■ JOB
Copy every line of the listing exactly.
>> START MATERIAL SUPPLIED
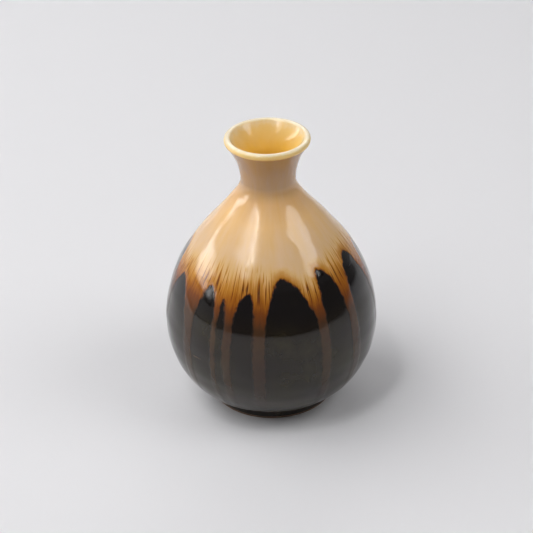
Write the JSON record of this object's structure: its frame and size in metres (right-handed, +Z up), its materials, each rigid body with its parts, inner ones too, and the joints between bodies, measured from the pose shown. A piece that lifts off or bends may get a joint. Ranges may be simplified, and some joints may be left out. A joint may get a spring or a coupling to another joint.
{
  "type": "sake bottle",
  "caption": "Round-bellied stoneware sake bottle with a short waisted neck, a flared rolled lip, a turned foot ring and coats of running glaze.",
  "frame": {"origin": "centre of the ring that the foot stands on, on the table", "axes": "+Z up through the middle of the mouth; the bottle is round, and -Y is the side with the broad black tongue between two runs of glaze"},
  "size_m": [0.0966, 0.0962, 0.13],
  "materials": {
    "stoneware": "fired unglazed stoneware, rough",
    "dark_glaze": "glossy black-brown glaze",
    "cream_glaze": "glossy cream to tan glaze with fine brown streaks",
    "rust_glaze": "glossy rust-brown runs of glaze",
    "honey_glaze": "glossy honey glaze",
    "liner_glaze": "glossy amber glaze"
  },
  "bodies": {
    "root": {"belly": "stoneware", "neck": "stoneware", "foot_ring": "stoneware", "dark_glaze": "dark_glaze", "cream_glaze": "cream_glaze", "glaze_runs": "rust_glaze", "lip_glaze": "honey_glaze", "liner_glaze": "liner_glaze"}
  },
  "joints": []
}
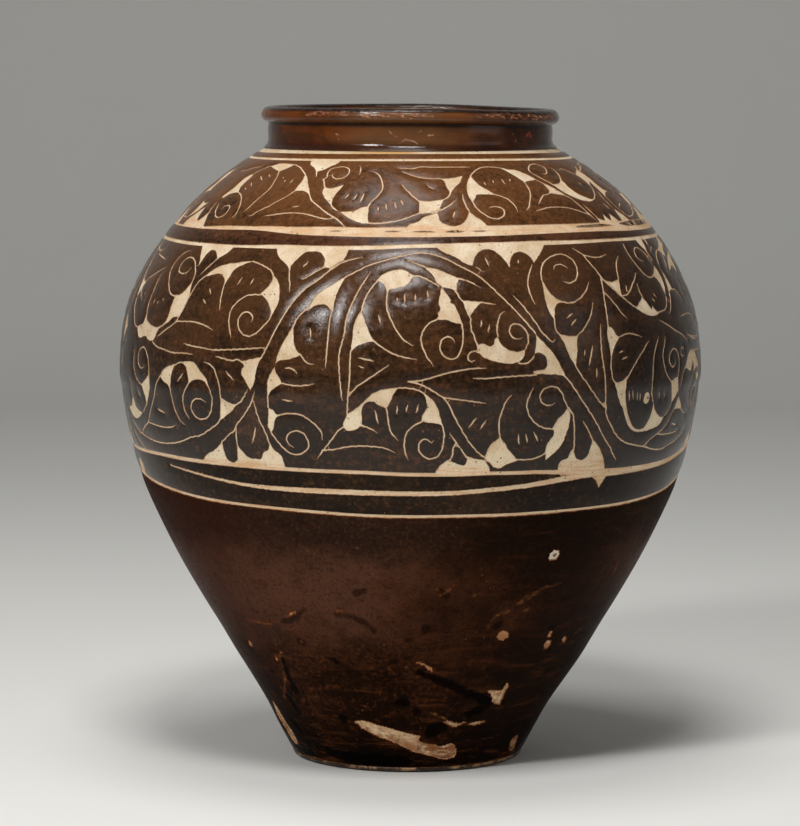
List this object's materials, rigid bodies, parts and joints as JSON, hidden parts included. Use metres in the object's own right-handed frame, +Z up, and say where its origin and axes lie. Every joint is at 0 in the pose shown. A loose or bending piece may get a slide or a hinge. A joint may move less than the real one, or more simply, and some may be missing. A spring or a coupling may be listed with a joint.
{
  "type": "ovoid jar",
  "caption": "Ovoid stoneware storage jar with a short neck, rolled rim and narrow foot, under dark glaze with a carved foliate scroll cut through to white slip; stands on its flat foot.",
  "frame": {"origin": "centre of the foot's resting plane, which is the middle of the bounding box's bottom face", "axes": "+Z is up along the jar's turning axis; -Y faces the viewer of the picture and +X is to its right"},
  "size_m": [0.3578, 0.3578, 0.4],
  "materials": {
    "stoneware_clay": "unglazed buff stoneware, slightly rough",
    "white_slip": "cream slip, matt, bare where the glaze is cut away",
    "amber_glaze": "glossy amber-brown glaze over the neck and rim",
    "dark_glaze": "satin blackish-brown glaze",
    "red_brown_glaze": "satin reddish-brown glaze, worn and chipped near the foot"
  },
  "bodies": {
    "root": {"base_slab": "stoneware_clay", "lower_wall": "stoneware_clay", "upper_wall": "stoneware_clay", "neck_collar": "stoneware_clay", "rolled_rim": "stoneware_clay", "slip_coat": "white_slip", "neck_glaze": "amber_glaze", "inner_glaze": "dark_glaze", "neck_ring_glaze": "dark_glaze", "shoulder_band_glaze": "dark_glaze", "dividing_ring_glaze": "dark_glaze", "belly_band_glaze": "dark_glaze", "upper_border_glaze": "dark_glaze", "lower_border_glaze": "dark_glaze", "lower_body_glaze": "red_brown_glaze"}
  },
  "joints": []
}
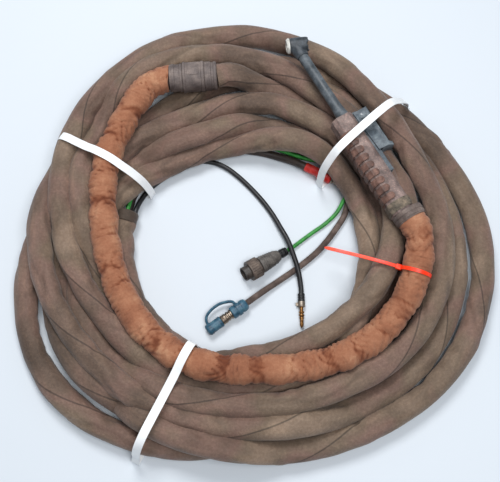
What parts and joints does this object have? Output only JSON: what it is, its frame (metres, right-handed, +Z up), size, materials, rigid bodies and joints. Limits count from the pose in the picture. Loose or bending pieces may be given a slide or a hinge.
>> END MATERIAL SUPPLIED
■ REPLY
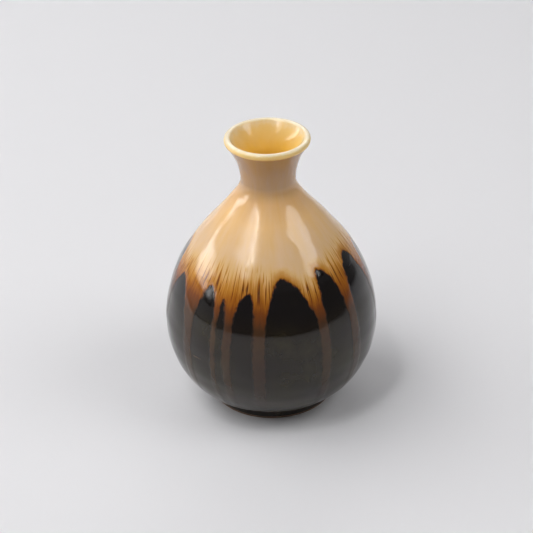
Write the JSON record of this object's structure: its frame and size in metres (right-handed, +Z up), its materials, each rigid body with its parts, inner ones too, and the joints between bodies, measured from the pose shown. A piece that lifts off or bends may get a joint. Ranges may be simplified, and some joints may be left out. A joint may get a spring or a coupling to another joint.
{
  "type": "sake bottle",
  "caption": "Round-bellied stoneware sake bottle with a short waisted neck, a flared rolled lip, a turned foot ring and coats of running glaze.",
  "frame": {"origin": "centre of the ring that the foot stands on, on the table", "axes": "+Z up through the middle of the mouth; the bottle is round, and -Y is the side with the broad black tongue between two runs of glaze"},
  "size_m": [0.0966, 0.0962, 0.13],
  "materials": {
    "stoneware": "fired unglazed stoneware, rough",
    "dark_glaze": "glossy black-brown glaze",
    "cream_glaze": "glossy cream to tan glaze with fine brown streaks",
    "rust_glaze": "glossy rust-brown runs of glaze",
    "honey_glaze": "glossy honey glaze",
    "liner_glaze": "glossy amber glaze"
  },
  "bodies": {
    "root": {"belly": "stoneware", "neck": "stoneware", "foot_ring": "stoneware", "dark_glaze": "dark_glaze", "cream_glaze": "cream_glaze", "glaze_runs": "rust_glaze", "lip_glaze": "honey_glaze", "liner_glaze": "liner_glaze"}
  },
  "joints": []
}
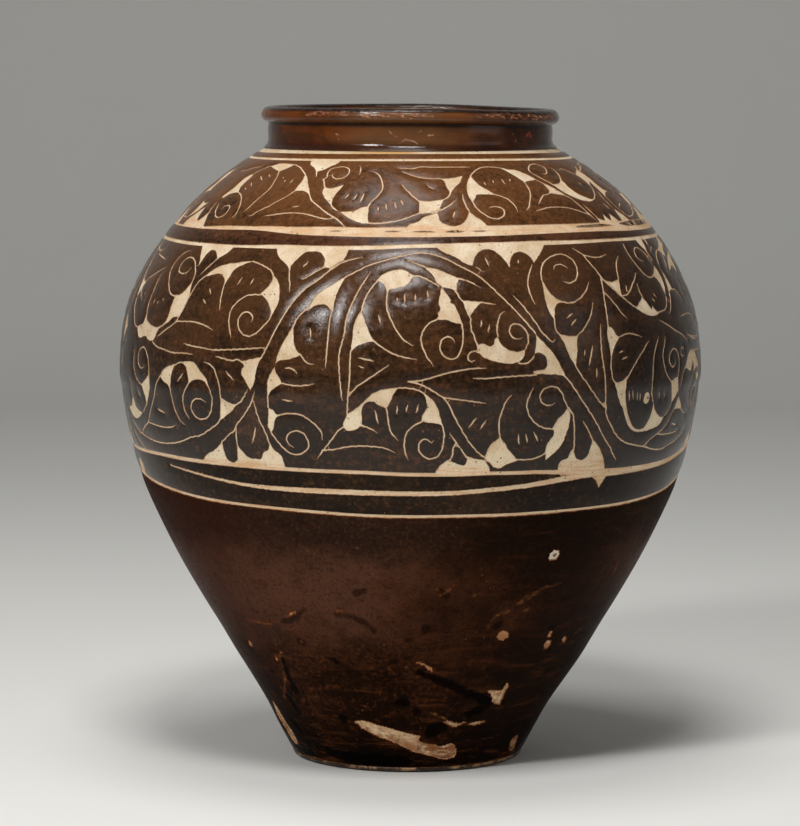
List this object's materials, rigid bodies, parts and joints as JSON, hidden parts included. Use metres in the object's own right-handed frame, +Z up, and say where its origin and axes lie. Every joint is at 0 in the pose shown. A loose or bending piece may get a slide or a hinge. A joint may move less than the real one, or more simply, and some may be missing. A spring or a coupling may be listed with a joint.
{
  "type": "ovoid jar",
  "caption": "Ovoid stoneware storage jar with a short neck, rolled rim and narrow foot, under dark glaze with a carved foliate scroll cut through to white slip; stands on its flat foot.",
  "frame": {"origin": "centre of the foot's resting plane, which is the middle of the bounding box's bottom face", "axes": "+Z is up along the jar's turning axis; -Y faces the viewer of the picture and +X is to its right"},
  "size_m": [0.3578, 0.3578, 0.4],
  "materials": {
    "stoneware_clay": "unglazed buff stoneware, slightly rough",
    "white_slip": "cream slip, matt, bare where the glaze is cut away",
    "amber_glaze": "glossy amber-brown glaze over the neck and rim",
    "dark_glaze": "satin blackish-brown glaze",
    "red_brown_glaze": "satin reddish-brown glaze, worn and chipped near the foot"
  },
  "bodies": {
    "root": {"base_slab": "stoneware_clay", "lower_wall": "stoneware_clay", "upper_wall": "stoneware_clay", "neck_collar": "stoneware_clay", "rolled_rim": "stoneware_clay", "slip_coat": "white_slip", "neck_glaze": "amber_glaze", "inner_glaze": "dark_glaze", "neck_ring_glaze": "dark_glaze", "shoulder_band_glaze": "dark_glaze", "dividing_ring_glaze": "dark_glaze", "belly_band_glaze": "dark_glaze", "upper_border_glaze": "dark_glaze", "lower_border_glaze": "dark_glaze", "lower_body_glaze": "red_brown_glaze"}
  },
  "joints": []
}
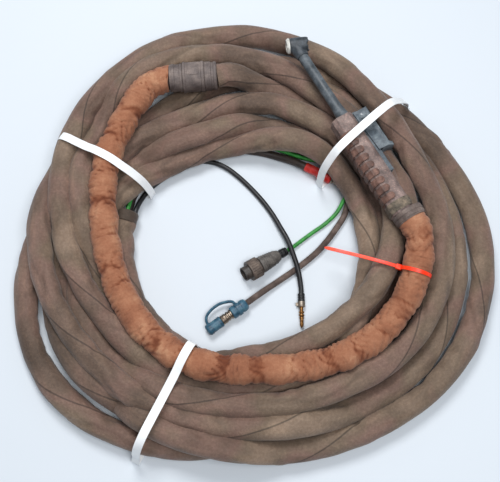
What parts and joints does this object have? Output only JSON: what it is, its frame (metres, right-handed, +Z up), size, materials, rigid bodies and joints. Limits count from the pose in the picture. Loose or bending pieces may be given a slide or a hinge.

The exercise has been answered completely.